2. The cap assembly of claim 1 wherein the spout engagement channel defines a generally inverted u-shaped configuration.

3. The cap assembly of claim 1 wherein the entirety of the retaining ring is within the inner surface and below the upper end of the inner surface.

4. The cap assembly of claim 1 wherein the body defines a top surface with the outer circumferential flange, the inner circumferential flange and the inner surface depending therefrom.

5. The cap assembly of claim 4 further including a sealing flange extending circumferentially on the top surface of the body.

6. The cap assembly of claim 1 wherein the outer circumferential flange, the inner circumferential flange and the inner surface are substantially concentric.

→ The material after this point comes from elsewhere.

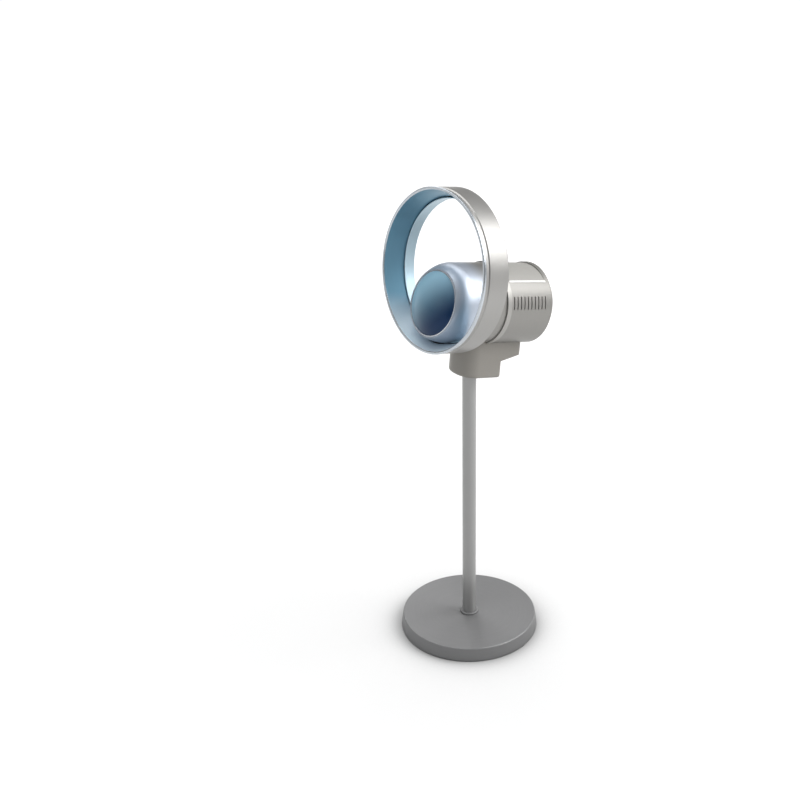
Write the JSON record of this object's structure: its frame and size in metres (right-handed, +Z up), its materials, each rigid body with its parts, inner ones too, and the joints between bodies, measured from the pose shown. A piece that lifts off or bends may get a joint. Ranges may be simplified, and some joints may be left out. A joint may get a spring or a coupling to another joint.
{
  "type": "pedestal fan",
  "caption": "Bladeless pedestal fan: round weighted base, plain pole, tilting blower pod with a domed lens, and a tall ring nozzle round its nose.",
  "frame": {"origin": "on the floor, on the pole's axis, at the middle of the base pad's underside", "axes": "+Z up along the pole, -Y the way the head blows, +X across the head"},
  "size_m": [0.303, 0.2977, 0.9508],
  "materials": {
    "head_metal": "fine brushed, warm nickel tone, satin",
    "bright_trim": "polished, bright",
    "base_metal": "fine brushed, satin",
    "pole_metal": "drawn tube, satin",
    "hardware_steel": "plain machined",
    "weight_iron": "as cast, dark",
    "soft_black": "matt",
    "plastic_black": "fine grained",
    "plastic_grey": "moulded, satin",
    "smoked_lens": "smoked, glossy",
    "circuit_board": "coated board with soldered parts",
    "winding": "enamelled copper wire",
    "screen_mesh": "fine dark mesh"
  },
  "bodies": {
    "stand": {"base_pad": "soft_black", "base_plate": "hardware_steel", "base_weight": "weight_iron", "base_cover": "base_metal", "base_screws": "hardware_steel", "power_inlet": "plastic_black", "inlet_pin": "hardware_steel", "power_lead": "soft_black", "pole_flange": "hardware_steel", "flange_bolts": "hardware_steel", "pole": "pole_metal", "pole_collar": "pole_metal", "pole_bush": "plastic_black", "lead_gland": "soft_black"},
    "swivel": {"swivel_neck": "hardware_steel", "thrust_washer": "plastic_black", "spigot_clip": "hardware_steel", "friction_washers": "plastic_black"},
    "head": {"tilt_bracket": "head_metal", "tilt_pin": "hardware_steel", "bracket_screws": "hardware_steel", "pod_front_shell": "head_metal", "pod_rear_shell": "head_metal", "trim_band": "bright_trim", "top_panel": "head_metal", "panel_trims": "bright_trim", "rear_cap": "head_metal", "intake_screens": "screen_mesh", "display_lens": "smoked_lens", "lens_bezel": "bright_trim", "display_carrier": "plastic_black", "display_board": "circuit_board", "ring_front_trim": "bright_trim", "ring_outer_shell": "head_metal", "ring_diffuser": "head_metal", "ring_throat": "head_metal", "slot_spacers": "plastic_black", "ring_saddle": "head_metal", "fan_housing": "plastic_grey", "vibration_mounts": "soft_black", "guide_vanes": "plastic_grey", "motor_can": "hardware_steel", "motor_endcap": "hardware_steel", "motor_bearings": "hardware_steel", "motor_stator": "winding", "front_bulkhead": "plastic_black", "control_board": "circuit_board", "board_posts": "plastic_black"},
    "fan": {"impeller": "plastic_grey", "motor_shaft": "hardware_steel", "motor_rotor": "hardware_steel", "impeller_nut": "hardware_steel"}
  },
  "joints": [
    {"name": "swivel", "type": "hinge", "parent": "stand", "child": "swivel", "pos_m": [0, 0, 0.5741], "axis": [0, 0, 1], "range_deg": [-45, 45]},
    {"name": "tilt", "type": "hinge", "parent": "swivel", "child": "head", "pos_m": [0, 0, 0.598], "axis": [-1, 0, 0], "range_deg": [-8, 10]},
    {"name": "fan_spin", "type": "hinge", "parent": "head", "child": "fan", "pos_m": [0, -0.0996, 0.7428], "axis": [0, -0.9705, 0.2411], "continuous": true}
  ]
}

7. The cap assembly of claim 1 wherein the recessed circumferential channel is positioned on the inner wall radially inward of the spout engagement channel, between an upper end thereof and a lower end thereof.

8. The cap assembly of claim 7 wherein at least a portion of the membrane engaging flange is positioned radially inward of the spout engagement channel, between the upper end and the lower end thereof.

9. The cap assembly of claim 1 further comprising a cap removably positionable over the opening proximate the upper end thereof.

10. The cap assembly of claim 1 further comprising a lower guide wall portion extending inwardly from the inner surface, positioned on an opposite side of the membrane engaging flange from the sealing membrane, the lower guide wall portion limiting outward movement of the sealing member.

11. The cap assembly of claim 10 wherein the lower guide wall portion slopes inwardly.

12. The cap assembly of claim 1 wherein the sealing membrane includes a downwardly dependent sidewall extending between the body engagement flange and the pierceable surface, with the pierceable surface being between at least a portion of the lower guide wall portion and the membrane engaging flange of the body.

13. The cap assembly of claim 1 further including an inwardly sloping guide wall portion disposed above the recessed circumferential channel.

14. The cap assembly of claim 13 wherein the inwardly sloping guide wall portion is disposed above the retaining ring.